## WRITTEN EXERCISE
Only the lines between the line with "-6), faceRing(0.975, 0)]);" and the line with "for member in", together with those two lines themselves, are to be copied exactly.

>>>>

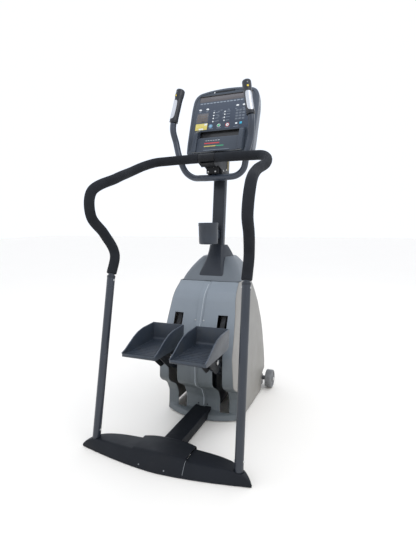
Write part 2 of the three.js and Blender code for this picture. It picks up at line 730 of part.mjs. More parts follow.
// A point on the arm's centre line, moved up square to it.
const onArm = (t, rise) => [
  lerp(PEDAL_PIN.y, PIVOT.y, t) - rise * Math.sin(armTurn),
  lerp(PEDAL_PIN.z, PIVOT.z, t) + rise * Math.cos(armTurn),
];
const armHollow = plateX(
  [onArm(0.1, -40), onArm(0.9, -40), onArm(0.9, 13), onArm(0.1, 13)],
  [ARM_X[0] + 4, ARM_X[1] - 4],
);
const lugOutline = [
  onArm(0.1, 14),
  onArm(0.2, 14),
  [STRAP_END.y + 14, STRAP_END.z - 1],
  [STRAP_END.y - 12, STRAP_END.z - 1],
];
const strapLug = plateX(lugOutline, [ARM_X[0] + 2, ARM_X[1] - 2]);
const arm = join(cut(armOuter, armHollow), strapLug);
pair("pedal_arm", arm, PAINT);

const linkShape = strut(offset(PEDAL_PIN), offset(PIVOT), 11, 11);
const levelLink = plateX(linkShape, LINK_X, [
  { ...offset(PEDAL_PIN), r: 7.5, sides: 12 },
  { ...offset(PIVOT), r: 6.4, sides: 12 },
]);
pair("level_link", levelLink, PAINT);

// Pedal brackets hang under the pedals and carry both pedal-end pivots.
const BRACKET_IN = [103, 147];
const BRACKET_OUT = [98.5, 151.5];
const bracketSide = [
  [-326, 446.5],
  [-326, 430],
  [-206, 326],
  [-172, 326],
  [-160, 345],
  [-160, 446.5],
];
const bracketHoles = [{ ...PEDAL_PIN, r: PIN_RADIUS + 0.3 }];
const linkPin = offset(PEDAL_PIN);
const pedalBracket = join(
  plateX(bracketSide, [BRACKET_OUT[0], BRACKET_IN[0]], bracketHoles),
  plateX(bracketSide, [BRACKET_IN[1], BRACKET_OUT[1]], bracketHoles),
  box([BRACKET_OUT[0], BRACKET_OUT[1]], [-326, -160], [441.5, 446.5]),
  cylinderX([BRACKET_OUT[0] + 1, BRACKET_OUT[1] - 1], linkPin.y, linkPin.z, 5, 12),
);
pair("pedal_bracket", pedalBracket, PAINT);
const pedalPin = join(
  cylinderX([BRACKET_OUT[0] - 1, BRACKET_OUT[1] + 1], PEDAL_PIN.y, PEDAL_PIN.z, PIN_RADIUS, 16),
  cylinderX([BRACKET_OUT[1] + GAP, BRACKET_OUT[1] + 7], PEDAL_PIN.y, PEDAL_PIN.z, 13, 6),
  cylinderX([BRACKET_OUT[0] - 6, BRACKET_OUT[0] - GAP], PEDAL_PIN.y, PEDAL_PIN.z, 13, 6),
);
pair("pedal_pin", pedalPin, STEEL);

const pedalOutline = [
  [-465, 466],
  [-460, 455],
  [-436, 450],
  [-200, 447],
  [-170, 456],
  [-158, 540],
  [-163, 543],
  [-270, 541],
  [-318, 533],
  [-355, 519],
  [-432, 479],
  [-460, 471],
];
const traySpace = [
  [-470, 469],
  [-452, 468],
  [-438, 461],
  [-190, 459],
  [-178, 466],
  [-169, 560],
  [-470, 560],
];
const pedal = cut(
  plateX(pedalOutline, PEDAL_X),
  plateX(traySpace, [PEDAL_X[0] + 5, PEDAL_X[1] - 5]),
);
pair("pedal", pedal, PEDAL_PLASTIC);

// ---- strap drive and alternator --------------------------------------------------------
const drumProfile = [
  [12.8, 0],
  [36, 0],
  [30, 4],
  [30, 16],
  [46, 19],
  [DRUM.r, 21],
  [DRUM.r, 56],
  [46, 59],
  [12.8, 59],
];
pair("strap_drum", turnedX(drumProfile, 82, DRUM.y, DRUM.z, 14), ALLOY);

const PULLEY_X = [60, 76];
const DRIVE_RADIUS = 46;
const ROTOR_PULLEY_RADIUS = 16;
const clutchShaft = join(
  cylinderX([-150, 150], DRUM.y, DRUM.z, 12, 16),
  cylinderX(PULLEY_X, DRUM.y, DRUM.z, DRIVE_RADIUS, 24),
);
piece("drive_shaft", clutchShaft, STEEL);
const rotor = join(
  cylinderX([-38, 80], ROTOR.y, ROTOR.z, 8, 12),
  cylinderX(PULLEY_X, ROTOR.y, ROTOR.z, ROTOR_PULLEY_RADIUS, 16),
);
piece("alternator_rotor", rotor, STEEL);
const statorCase = cut(
  cylinderX([-42, 42], ROTOR.y, ROTOR.z, 52, 20),
  cylinderX([-60, 60], ROTOR.y, ROTOR.z, 9, 12),
);
piece("alternator_case", statorCase, ALLOY);

// The belt's outer outline wraps both pulleys.
const beltLoop = (extra) => strut(DRUM, ROTOR, DRIVE_RADIUS + extra, ROTOR_PULLEY_RADIUS + extra);
const beltX = [PULLEY_X[0] + 2, PULLEY_X[1] - 2];
const driveBelt = cut(
  plateX(beltLoop(4.5), beltX),
  plateX(beltLoop(1.8), [beltX[0] - 1, beltX[1] + 1]),
);
piece("drive_belt", driveBelt, BELT);

// Each strap leaves the back of its drum and runs down to its arm.
const STRAP_X = [112, 136];
const strapLean = Math.atan2(DRUM.y - STRAP_END.y - DRUM.r * 0.85, DRUM.z - STRAP_END.z);
const strapTop = {
  y: DRUM.y - (DRUM.r + 2) * Math.cos(strapLean),
  z: DRUM.z + (DRUM.r + 2) * Math.sin(strapLean),
};
const strapSide = [
  [STRAP_END.y, STRAP_END.z],
  [strapTop.y, strapTop.z],
  [strapTop.y - 3, strapTop.z + 1],
  [STRAP_END.y - 4, STRAP_END.z],
];
pair("drive_strap", plateX(strapSide, STRAP_X), BELT);

// An extension spring and its cord hang from each drum and wind the strap back.
const SPRING = { x: 92, y: 107, z0: 80, z1: 250, cordTop: 606 };
const coils = 6;
const springProfile = [[0, 0], [5, 0]];
for (let i = 0; i < coils; i++) {
  const base = 10 + (i * (SPRING.z1 - SPRING.z0 - 20)) / coils;
  springProfile.push([5, base], [9, base + 7], [9, base + 16]);
}
const springTop = SPRING.z1 - SPRING.z0;
const cordTop = SPRING.cordTop - SPRING.z0;
springProfile.push([5, springTop], [2.5, springTop + 4], [2.5, cordTop], [0, cordTop]);
const springLathe = new THREE.LatheGeometry(lathePoints(springProfile), 6);
springLathe.rotateX(Math.PI / 2).translate(SPRING.x, SPRING.y, SPRING.z0);
const spring = toSolid(springLathe);
pair("return_spring", spring, STEEL);

// ---- console ---------------------------------------------------------------------------
// Local axes: X across, Y up the face, Z out of the face towards the user.
const consoleGroup = new THREE.Group();
consoleGroup.position.set(...CONSOLE_BOTTOM);
consoleGroup.rotation.x = CONSOLE_TILT;
machine.add(consoleGroup);

const FACE_OUTLINE = [
  [185, 0],
  [194, 8],
  [CONSOLE_HALF_WIDTH, 60],
  [CONSOLE_HALF_WIDTH + 3, 290],
  [197, 348],
  [186, 376],
  [163, 395],
  [103, 407],
  [52, 411],
  [0, 413],
];
function faceRing(shrink, z) {
  const middle = 200;
  const half = FACE_OUTLINE.map(([x, y]) => [x * shrink, middle + (y - middle) * shrink, z]);
  const left = half.slice(0, -1).reverse();
  return [...half, ...left.map(([x, y]) => [-x, y, z])];
}
const recess = (xs, ys, depth) => box(xs, ys, [-depth, 30]);
const faceBody = loft([faceRing(1, -26), faceRing(1, -6), faceRing(0.975, 0)]);
const consoleFace = cut(
  faceBody,
  recess([-160, 160], [334, 374], 7),
  recess([-146, 146], [91, 140], 18),
  box([-170, 170], [152, 326], [-40, -6]),
  box([-170, 170], [14, 84], [-40, -6]),
);
piece("console_face", consoleFace, FACE_BLUE, consoleGroup);
piece("display_lens", box([-159.5, 159.5], [334.5, 373.5], [-6.5, -4.5]), LENS, consoleGroup);
const consoleBack = cut(
  loft([faceRing(0.93, -88), faceRing(0.985, -60), faceRing(1, -26.4)]),
  loft([faceRing(0.9, -84), faceRing(0.96, -60), faceRing(0.97, -20)]),
);
piece("console_housing", consoleBack, CONSOLE_GREY, consoleGroup);
// The rack is a shelf front between two end cheeks, below the slot.
const RACK_HALF = 146;
const rackSide = [[4, GAP], [-9, 30], [80, 30], [80, GAP]];
const rackEndSide = [[6, GAP], [-12, 38], [112, 38], [147, GAP]];
const rackFront = plateX(rackSide, [-RACK_HALF + 12, RACK_HALF - 12]);
const rackEnd = plateX(rackEndSide, [RACK_HALF - 24, RACK_HALF]);
const rack = join(rackFront, rackEnd, mirrorX(rackEnd));
piece("reading_rack", rack, CONSOLE_GREY, consoleGroup);

export default machine;
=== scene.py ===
import json
import math

import bmesh
import bpy
from mathutils import Matrix, Vector, noise

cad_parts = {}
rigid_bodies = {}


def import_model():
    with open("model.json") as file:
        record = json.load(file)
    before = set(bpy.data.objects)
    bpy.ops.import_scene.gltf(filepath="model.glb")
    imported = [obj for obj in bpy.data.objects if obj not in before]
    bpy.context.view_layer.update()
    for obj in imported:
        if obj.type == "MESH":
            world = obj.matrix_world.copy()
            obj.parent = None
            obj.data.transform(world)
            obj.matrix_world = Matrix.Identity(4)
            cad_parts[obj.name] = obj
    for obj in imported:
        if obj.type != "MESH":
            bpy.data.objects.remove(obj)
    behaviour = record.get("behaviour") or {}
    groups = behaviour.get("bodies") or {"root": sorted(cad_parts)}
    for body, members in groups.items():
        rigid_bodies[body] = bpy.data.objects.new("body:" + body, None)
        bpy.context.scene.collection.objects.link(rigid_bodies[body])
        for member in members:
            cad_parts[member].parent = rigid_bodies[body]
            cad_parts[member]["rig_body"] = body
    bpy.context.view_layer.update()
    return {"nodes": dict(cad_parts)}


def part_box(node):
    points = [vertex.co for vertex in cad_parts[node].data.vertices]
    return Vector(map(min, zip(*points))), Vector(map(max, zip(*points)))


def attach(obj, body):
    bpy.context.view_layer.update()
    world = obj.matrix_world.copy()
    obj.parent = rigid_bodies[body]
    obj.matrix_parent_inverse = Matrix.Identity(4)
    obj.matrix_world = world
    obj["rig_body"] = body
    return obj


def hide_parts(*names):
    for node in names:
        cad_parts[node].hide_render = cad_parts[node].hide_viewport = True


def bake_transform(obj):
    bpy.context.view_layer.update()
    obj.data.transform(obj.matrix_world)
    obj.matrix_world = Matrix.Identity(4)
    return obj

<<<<

## ANSWER
const faceBody = loft([faceRing(1, -26), faceRing(1, -6), faceRing(0.975, 0)]);
const consoleFace = cut(
  faceBody,
  recess([-160, 160], [334, 374], 7),
  recess([-146, 146], [91, 140], 18),
  box([-170, 170], [152, 326], [-40, -6]),
  box([-170, 170], [14, 84], [-40, -6]),
);
piece("console_face", consoleFace, FACE_BLUE, consoleGroup);
piece("display_lens", box([-159.5, 159.5], [334.5, 373.5], [-6.5, -4.5]), LENS, consoleGroup);
const consoleBack = cut(
  loft([faceRing(0.93, -88), faceRing(0.985, -60), faceRing(1, -26.4)]),
  loft([faceRing(0.9, -84), faceRing(0.96, -60), faceRing(0.97, -20)]),
);
piece("console_housing", consoleBack, CONSOLE_GREY, consoleGroup);
// The rack is a shelf front between two end cheeks, below the slot.
const RACK_HALF = 146;
const rackSide = [[4, GAP], [-9, 30], [80, 30], [80, GAP]];
const rackEndSide = [[6, GAP], [-12, 38], [112, 38], [147, GAP]];
const rackFront = plateX(rackSide, [-RACK_HALF + 12, RACK_HALF - 12]);
const rackEnd = plateX(rackEndSide, [RACK_HALF - 24, RACK_HALF]);
const rack = join(rackFront, rackEnd, mirrorX(rackEnd));
piece("reading_rack", rack, CONSOLE_GREY, consoleGroup);

export default machine;
=== scene.py ===
import json
import math

import bmesh
import bpy
from mathutils import Matrix, Vector, noise

cad_parts = {}
rigid_bodies = {}


def import_model():
    with open("model.json") as file:
        record = json.load(file)
    before = set(bpy.data.objects)
    bpy.ops.import_scene.gltf(filepath="model.glb")
    imported = [obj for obj in bpy.data.objects if obj not in before]
    bpy.context.view_layer.update()
    for obj in imported:
        if obj.type == "MESH":
            world = obj.matrix_world.copy()
            obj.parent = None
            obj.data.transform(world)
            obj.matrix_world = Matrix.Identity(4)
            cad_parts[obj.name] = obj
    for obj in imported:
        if obj.type != "MESH":
            bpy.data.objects.remove(obj)
    behaviour = record.get("behaviour") or {}
    groups = behaviour.get("bodies") or {"root": sorted(cad_parts)}
    for body, members in groups.items():
        rigid_bodies[body] = bpy.data.objects.new("body:" + body, None)
        bpy.context.scene.collection.objects.link(rigid_bodies[body])
        for member in members:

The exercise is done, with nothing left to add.